In 1889, the parents of the Dalton gang - Adaline Younger Dalton and James Lewis Dalton - planned to move to Oklahoma. Mr. Dalton died on the way, leaving Adaline with three young children to raise: Nancy, Leona, and Simon. An older, feeble-minded son named Charles Benjamin accompanied them.
They first lived in a dugout on the bank of Kingfisher Creek, a few miles north of Kingfisher. In 1892, Adaline or Ben exercised their homestead right and received land ten miles west of their original home. Ben lived on this farm, and Adaline remained on their original land.

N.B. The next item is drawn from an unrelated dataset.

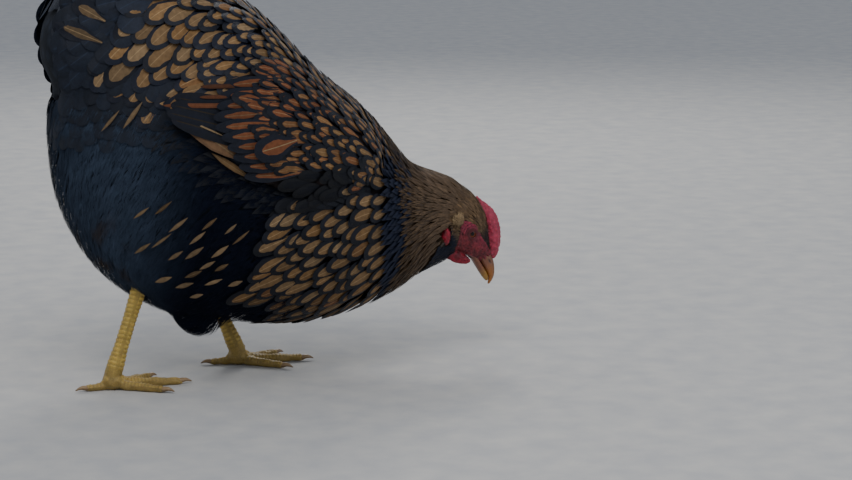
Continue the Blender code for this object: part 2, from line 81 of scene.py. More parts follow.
# How finely nodes are melted together: the voxels' size and the rounds of smoothing.
HULL_MELT, HEAD_MELT, BODY_MELT, FACE_MELT = (3.0, 4), (1.4, 4), (4.0, 8), (0.75, 5)
LEG_MELT, BILL_MELT, CLAW_MELT = (0.85, 4), (0.45, 5), (0.4, 3)

Guide = namedtuple("Guide", "place way reach")
GUIDES = (
    # head and neck
    Guide((305, 0, 158), (-0.53, 0, 0.85), 22),
    Guide((318, 0, 128), (-0.5, 0.1, 0.86), 16),
    Guide((288, 18, 142), (-0.62, 0.1, 0.75), 18),
    Guide((272, 22, 124), (-0.8, 0.2, 0.25), 20),
    Guide((268, 10, 104), (-0.8, 0.1, -0.4), 20),
    Guide((262, 0, 183), (-0.85, 0, 0.52), 30),
    Guide((255, 30, 140), (-0.95, 0.25, -0.05), 28),
    Guide((250, 25, 105), (-0.75, 0.2, -0.6), 28),
    Guide((228, 48, 165), (-0.95, 0.2, 0.15), 30),
    Guide((228, 45, 110), (-0.85, 0.3, -0.45), 30),
    Guide((230, 0, 80), (-0.86, 0, -0.5), 32),
    # back and saddle
    Guide((224, 0, 206), (-0.82, 0.1, 0.57), 32),
    Guide((177, 0, 262), (-0.72, 0.1, 0.69), 36),
    Guide((106, 0, 326), (-0.75, 0.1, 0.65), 38),
    Guide((40, 0, 375), (-0.93, 0.05, 0.36), 38),
    Guide((-20, 0, 392), (-0.92, 0.05, 0.38), 34),
    Guide((170, 70, 225), (-0.9, 0.2, 0.4), 36),
    Guide((100, 88, 300), (-0.9, 0.2, 0.2), 34),
    Guide((55, 70, 335), (-0.85, 0.2, -0.35), 34),
    Guide((10, 70, 330), (-0.76, 0.2, -0.64), 36),
    Guide((-45, 50, 325), (-0.74, 0.1, -0.66), 36),
    # tail
    Guide((-55, 0, 425), (-0.7, 0, 0.7), 30),
    Guide((-90, 25, 390), (-0.85, 0.1, 0.45), 32),
    Guide((-115, 35, 340), (-0.9, 0.1, -0.25), 32),
    Guide((-110, 40, 290), (-0.7, 0.1, -0.7), 34),
    # wing
    Guide((150, 105, 235), (-0.96, 0.1, 0.2), 34),
    Guide((80, 110, 255), (-0.99, 0, 0.1), 40),
    Guide((20, 100, 270), (-0.99, 0, 0.08), 36),
    # breast, belly, thigh and rear
    Guide((200, 75, 150), (-0.93, 0.3, -0.2), 34),
    Guide((150, 100, 125), (-0.95, 0.1, -0.3), 38),
    Guide((120, 75, 75), (-0.88, 0, -0.45), 38),
    Guide((180, 0, 55), (-0.93, 0, -0.3), 44),
    Guide((70, 95, 160), (-0.93, 0.1, -0.35), 36),
    Guide((60, 50, 55), (-0.9, 0, -0.3), 44),
    Guide((10, 78, 140), (-0.66, 0.1, -0.75), 38),
    Guide((-40, 70, 170), (-0.5, 0.1, -0.86), 40),
    Guide((-60, 80, 260), (-0.5, 0.1, -0.85), 40),
    Guide((-110, 0, 220), (-0.12, 0, -1), 46),
    Guide((-60, 0, 110), (0.25, 0, -1), 40),
)
GUIDE_PLACES = np.array([guide.place for guide in GUIDES], float)
GUIDE_WAYS = np.array([guide.way for guide in GUIDES], float)
GUIDE_REACH = np.array([guide.reach for guide in GUIDES], float)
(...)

In 1909 Adaline traded the improvements and leasing rights to this first farm and assumed a mortgage on land just north of the Gould Bridge, some seven miles east of Dover. Adaline and Simon moved to this location. Nannie and Eva May had already married, and Leona moved to Kingfisher about this time. This third homeplace for Mrs. Dalton is the one preserved on the grounds of the Chisholm Trail Museum.
Adaline lived here by herself until she moved to Kingfisher in 1919, where she lived with Leona until her death in 1925.
Leona made her living as a seamstress until her death in 1964. She was the last of the Dalton brothers and sisters to die. Today, seven Daltons are buried in the Kingfisher Cemetery, though only one, Emmet, was a member of the Dalton gang.
The Dalton Gang
The Dalton Brothers - Robert (Bob), Grafton (Graf), and Emmet Dalton - made a name for themselves in the west in only two short years. Their first robbery was in February, 1891, in Alila, California, and their last was in Coffeyville, Kansas, on October 5, 1892. In Coffeyville they tried to rob two banks at once, resulting in bob's and Graf's death. Emmet was severely wounded and later jailed. The three brothers never lived in this cabin.